Location Scouting Trip. While nearly every wedding website dictates this as crucial, because both my groom and I wanted the wedding trip to be our first time on the island, we skipped this step. However, I can see how this would have been helpful in determining venues and meeting with the resort staff early. I'm also confident it would have alleviated a lot of stress involved with tackling resort issues prior to the event and helping the guests with their travel arrangements.
Caterer. Cake. Flowers. Decor. Musicians. Videographer. The one benefit of hosting your wedding at a resort whose business is weddings (pulling off up to nine each day!) is that they serve as the primary interface with local vendors. While we made the selections and footed the bill (nothing is really included when you have a wedding at an all-inclusive - FYI), the resort assisted with the coordination of the food, cake, flowers, reception logistics and provided a videographer. In many cases we made our selections from a pre-set list without a lot of wiggle room after the resort wedding contract ink dried.
Photographer. Although outlined in the aforementioned contract in bold print as strictly forbidden, we flew in our own professional photographer from the States under the guise of family. Wedding photography is just too important of a detail to be left to chance and the resort provided no opportunity to vet potential vendors. And before long, our talented photographer "cousin" Brian did become part of the family (he is currently one of my Mom's fiercest competitors at online scrabble) and captured our special moments beautifully.

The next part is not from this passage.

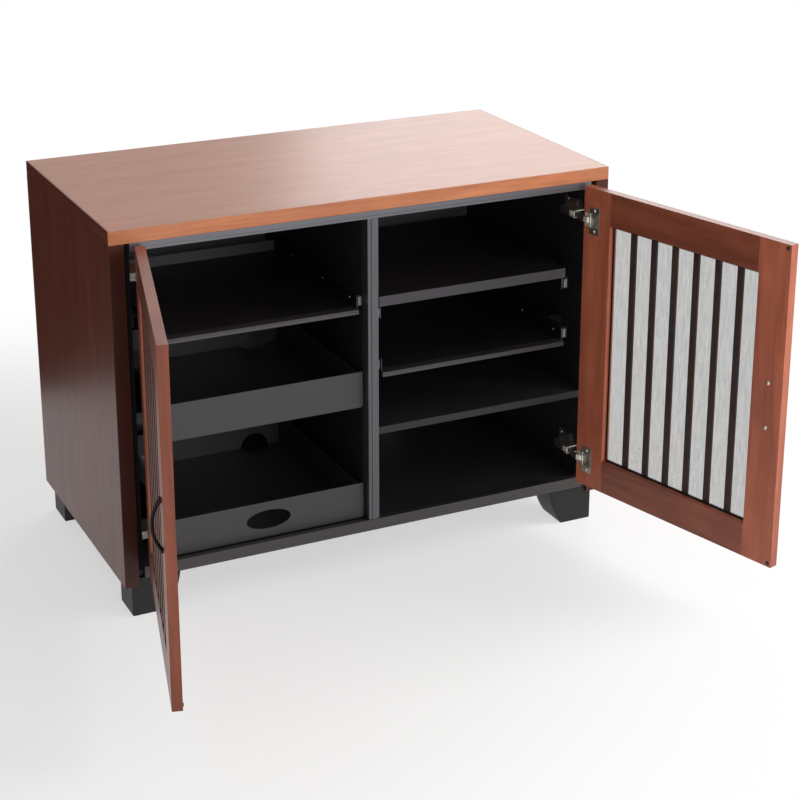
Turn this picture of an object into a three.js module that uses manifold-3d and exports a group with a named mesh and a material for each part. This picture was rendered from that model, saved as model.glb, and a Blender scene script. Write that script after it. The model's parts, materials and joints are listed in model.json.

So yeah, there are a lot of decisions that come with planning a wedding and a destination wedding is no different. Not to mention the details involved with bridal attendants, the gown, gift registry, the ceremony and reception agendas, seating charts, the honeymoon ... Once in a lifetime is certainly more than enough for me and that's enough wedding reflection for this afternoon. The anxiety is slowly creeping back. Time to grab a cocktail!